DKF - General terms and conditions
I. Scope
Unless otherwise agreed in writing, these general terms and conditions are applicable to all professional relations between the professional (hereinafter referred to as DKF) and the client. In case of contradictions between the content of these general terms and conditions and the assignment letter, the latter takes precedence.
These general terms and conditions apply even if DKF has not yet received a signed assignment letter from the client.
II. Effective date of the contract
The contract takes effect on the first of the following dates:
- the date on which DKF receives the assignment letter signed by the client and cosigns it, or;
- the date on which DKF starts the performance of the assignment.
Contracts are concluded by the competent corporate body of DKF or by an authorised agent designated by this corporate body.
III. Term and termination of the contract
III.1. Recurring assignments
III.1.1. Definition
Assignment consisting of consecutive services of the same nature.
III.1.2. Term and termination
A contract for recurring assignments is entered into for an indefinite period of time.
Both parties can terminate the contract at any time by means of a registered letter subject to:
- three months’ notice starting on the third working day following the date on which the notice of termination is sent, or;
- a compensation equalling 25% of the fees corresponding to the services usually provided by DKF during an entire financial year or calendar year.

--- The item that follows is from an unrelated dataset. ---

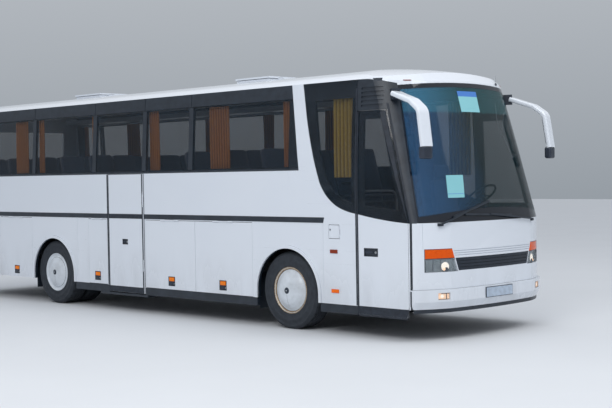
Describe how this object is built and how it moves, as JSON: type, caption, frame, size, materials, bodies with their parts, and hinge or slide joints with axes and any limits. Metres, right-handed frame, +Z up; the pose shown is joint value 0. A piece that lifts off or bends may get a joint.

During the notice period the contractual provisions of the assignment letter and of these general terms and conditions remain in full force and effect. A separate contract may be concluded for services provided after the termination of the contract but relating to the period in which the contract was still in force.
III.2. Non-recurring assignments
III.2.1. Definition
Assignments not falling within the scope of the definition contained in III.1.1.
III.2.2. Term and termination
Unless proof to the contrary is provided, contracts relating to non-recurring assignments are entered into for a definite period of time.
These contracts end when the assignment is completed and, if applicable, the agreed services are provided. In accordance with article 1794 of the Belgian Civil Code and, as the case may be, by way of derogation from article 2004 of the Belgian Civil Code, the client is entitled to early termination of the contract, subject to payment to DKF of:
- The costs and fees corresponding to the work already performed, and;
- Any gains DKF may have achieved upon completion of the assignment.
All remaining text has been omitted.